With regime changes both at the White House and at the CBS New York headquarters known as Black Rock, the Smothers Brothers’ days were numbered. Once Nixon ascended to the presidency, Tom Smothers insists he was targeted in a way that both predated and prefigured Nixon’s enemies list and the sneaky tactics of the “Plumbers.” Nixon pushed for greater governmental control of broadcast media at the same time well-placed Nixon allies, from new CBS programming chief Robert D. Wood to TV Guide publisher Walter Annenberg, adopted hard-line stances against the sort of envelopepushing content the Smothers Brothers were trying to present in prime time. Both sides got increasingly, exponentially petulant and combative. Tom Smothers fought too fervently for every word and idea, and slipped obscenities into scripts just to tweak the censors, who promptly removed them. Eventually, Tom lost his own sense of humor while railing against the network suits. CBS executives, on their part, grew impatient and resentful at having to defend or discuss the Smothers Brothers everywhere they went, and began to both change the rules and enforce them ruthlessly.

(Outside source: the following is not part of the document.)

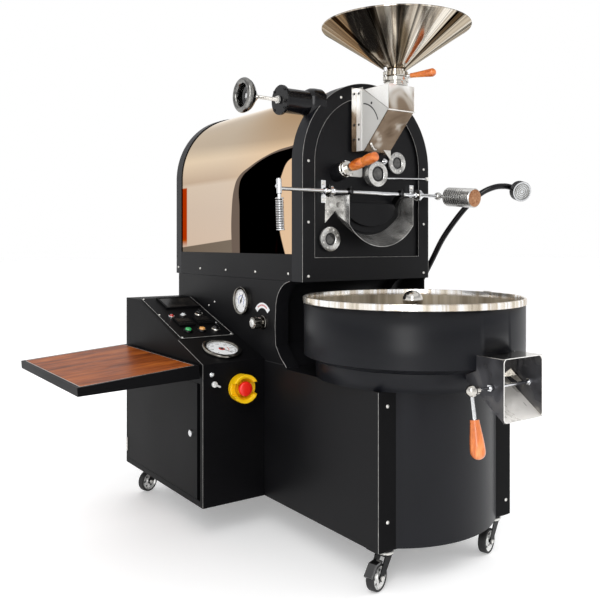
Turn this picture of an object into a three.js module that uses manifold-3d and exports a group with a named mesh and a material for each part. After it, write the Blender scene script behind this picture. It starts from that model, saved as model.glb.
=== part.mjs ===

Undeniably, CBS wanted Tom and Dick Smothers off the air because of the ideas they were espousing on their show, but eventually removed them by claiming that the brothers had violated the terms of their contract by not delivering a copy of that week’s show in time. It was like the feds busting Al Capone: the crime for which he was convicted was a mere technicality, but it got Capone off the streets. In the case of CBS and the Smothers Brothers, they got them off the air. Fired, not canceled, as Tom Smothers invariably corrected people in an effort to set the record straight.

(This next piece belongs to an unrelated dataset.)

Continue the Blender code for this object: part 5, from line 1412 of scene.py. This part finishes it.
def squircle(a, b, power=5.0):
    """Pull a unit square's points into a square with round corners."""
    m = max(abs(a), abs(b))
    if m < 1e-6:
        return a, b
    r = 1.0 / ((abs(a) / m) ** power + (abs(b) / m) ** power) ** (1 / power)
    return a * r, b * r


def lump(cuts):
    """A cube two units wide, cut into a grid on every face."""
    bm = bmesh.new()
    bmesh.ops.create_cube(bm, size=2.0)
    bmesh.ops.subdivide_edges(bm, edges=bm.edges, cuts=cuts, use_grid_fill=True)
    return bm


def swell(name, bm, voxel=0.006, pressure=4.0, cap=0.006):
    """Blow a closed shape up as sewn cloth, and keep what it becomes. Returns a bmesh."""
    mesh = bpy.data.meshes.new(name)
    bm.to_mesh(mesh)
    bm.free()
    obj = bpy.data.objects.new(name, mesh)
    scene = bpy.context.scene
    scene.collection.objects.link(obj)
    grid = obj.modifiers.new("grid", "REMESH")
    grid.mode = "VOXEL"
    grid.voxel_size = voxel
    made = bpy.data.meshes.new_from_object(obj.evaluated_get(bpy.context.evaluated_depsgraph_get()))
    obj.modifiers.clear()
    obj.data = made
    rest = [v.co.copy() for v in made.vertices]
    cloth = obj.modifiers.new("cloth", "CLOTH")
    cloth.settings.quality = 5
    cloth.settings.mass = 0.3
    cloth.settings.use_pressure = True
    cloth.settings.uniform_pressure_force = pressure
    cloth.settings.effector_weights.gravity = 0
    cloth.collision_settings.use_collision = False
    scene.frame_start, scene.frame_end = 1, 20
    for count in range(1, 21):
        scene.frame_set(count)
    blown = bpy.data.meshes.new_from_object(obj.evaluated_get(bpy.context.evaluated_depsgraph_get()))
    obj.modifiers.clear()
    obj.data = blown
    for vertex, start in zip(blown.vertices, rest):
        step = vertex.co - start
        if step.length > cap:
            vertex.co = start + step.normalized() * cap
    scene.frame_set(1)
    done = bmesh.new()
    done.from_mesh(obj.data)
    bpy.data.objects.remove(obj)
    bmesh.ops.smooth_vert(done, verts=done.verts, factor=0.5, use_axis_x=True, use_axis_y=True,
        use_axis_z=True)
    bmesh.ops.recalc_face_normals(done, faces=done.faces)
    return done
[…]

A few years later, in the case of Tom Smothers et al. v. Columbia Broadcasting System, Inc., the US District Court in California ruled that CBS, not the Smothers Brothers, was the party in violation of its contract. But by then, the duo’s prime-time platform had long been torpedoed and their influence stolen from them. The attitude they reflected would continue to flourish on Rowan & Martin’s Laugh-In, but only briefly. In latenight TV, it would find its closest approximation, within a decade, on Saturday Night Live, which as recently as the 2008 presidential race proved itself a vital, arguably invaluable, popculture component in analyzing and advancing what was, and wasn’t, funny about national politics and politicians. But in prime time, where the Smothers Brothers once dared to offer the same sort of probing and timely humor, the concept of relevance in entertainment shows would become an endangered species, if not completely extinct.

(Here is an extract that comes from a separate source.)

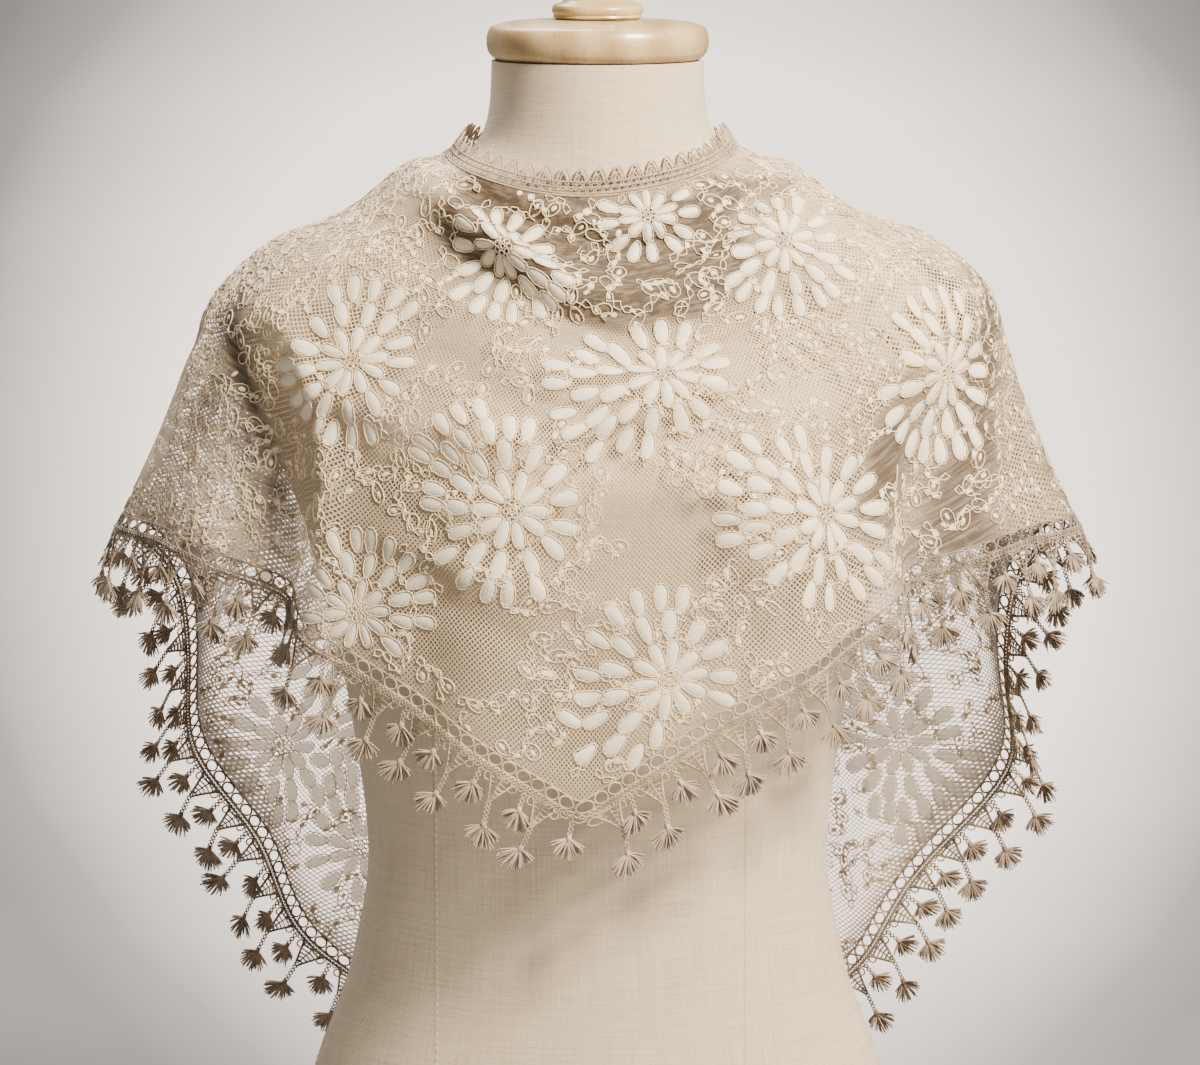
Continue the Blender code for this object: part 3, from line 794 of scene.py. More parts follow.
@dataclass
class Value:
    """A number socket in a shader, with the usual operators."""

    shader: "Shader"
    socket: Any

    def _maths(self, operation: str, *others: Any) -> "Value":
        """Adds a Math node on this value and others."""
        return self.shader.maths(operation, self, *others)

    def __add__(self, other: Any) -> "Value":
        """Returns the sum."""
        return self._maths("ADD", other)

    __radd__ = __add__

    def __mul__(self, other: Any) -> "Value":
        """Returns the product."""
        return self._maths("MULTIPLY", other)

    def __sub__(self, other: Any) -> "Value":
        """Returns the difference."""
        return self._maths("SUBTRACT", other)

    def __truediv__(self, other: Any) -> "Value":
        """Returns the quotient."""
        return self._maths("DIVIDE", other)

    def sine(self) -> "Value":
        """Returns the sine."""
        return self._maths("SINE")

    def absolute(self) -> "Value":
        """Returns the size without its sign."""
        return self._maths("ABSOLUTE")

    def highest(self, other: Any) -> "Value":
        """Returns the larger of two values."""
        return self._maths("MAXIMUM", other)

    def held(self) -> "Value":
        """Returns the value held between 0 and 1."""
        return self._maths("MAXIMUM", 0.0)._maths("MINIMUM", 1.0)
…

During its three-year reign, however, The Smothers Brothers Comedy Hour was about as topical, influential, and important as a TV show could get. Tom Smothers, for the last half of the ’60s, was like a mod Zelig or a hippie Forrest Gump, appearing almost everywhere the times they were a-changin’. In 1967, Tom was present, and an occasional onstage presenter, at the Monterey International Pop Festival, scouting such breakthrough acts as the Who, Jefferson Airplane, and Ravi Shankar. In 1968, Tom was an early champion of the Broadway show Hair, and instrumental in bringing the show to the West Coast. In 1969, Tom could be found at the bedside of John Lennon and Yoko Ono, playing guitar and singing with Lennon as a group of friends recorded the classic anthem “Give Peace a Chance.”
Yes, there was sex, and there were drugs, and everything else associated with the ’60s, from freedom and peace to foolishness and paranoia. Both the Smothers Brothers and CBS, in the end, agree that they overreacted at the time—but remembering how polarized and sensitive society was then goes a long way toward explaining how pitched those battles got, and why.
This book is not, however, some quaint remembrance of a show with a moral stand that has no bearing to modern times. Think of the Smothers Brothers as a pop-culture Grapes of Wrath. When Michael Moore takes his time in the spotlight during a live Oscar telecast to scold President George W. Bush for sending America to war without due cause, the Smothers Brothers, in spirit, are there. When the Dixie Chicks make an anti-Bush comment onstage and suffer a backlash from conservatives before reemerging triumphantly with a new hit and a slew of Grammy Awards, the Smothers Brothers are there. When Bill Maher resurfaces on HBO’s Real Time with Bill Maher, or when Jon Stewart skewers politicians and the media on Comedy Central’s The Daily Show with Jon Stewart, the Smothers Brothers are there. When Stephen Colbert attempts a comedic run for the presidency, the Smothers Brothers are there. It’s worth pointing out, though, that contemporary outspoken comedians and programs reside today on cable. When CBS fired Tom and Dick Smothers, there were no cable networks. They had not been invented. And nearly forty years after the network pulled The Smothers Brothers Comedy Hour from prime time, there’s still no true modern-day equivalent on broadcast network television—no series that speaks truth to power, pushes boundaries, and champions new art and artists in quite the way Tom and Dick Smothers did.
“I run into people,” Tom Smothers told the crowd at the Free Speech Tribute in Aspen, “who say, ‘Don’t you wish you guys had a television show right now? You could say anything you want!’
“That’s an illusion, isn’t it?” he asked. “The language is there. You can say any language you want … you can talk about violence, graphic sex. But I’m not hearing anything being particularly said. And if we had a show today, I don’t think we could say anything more than we did back then.”
The closer you look at The Smothers Brothers Comedy Hour—season by season, show by show—the more you understand the generational, artistic, and moral duels being fought in the ’60s, and how quickly small confrontations mushroomed into all-out war on several fronts. Year to year, the shows said it all: Tom and Dick Smothers looked different, acted differently, and protested more brazenly and passionately. What they managed to say and do was important, and what they were prevented from saying and doing was no less meaningful.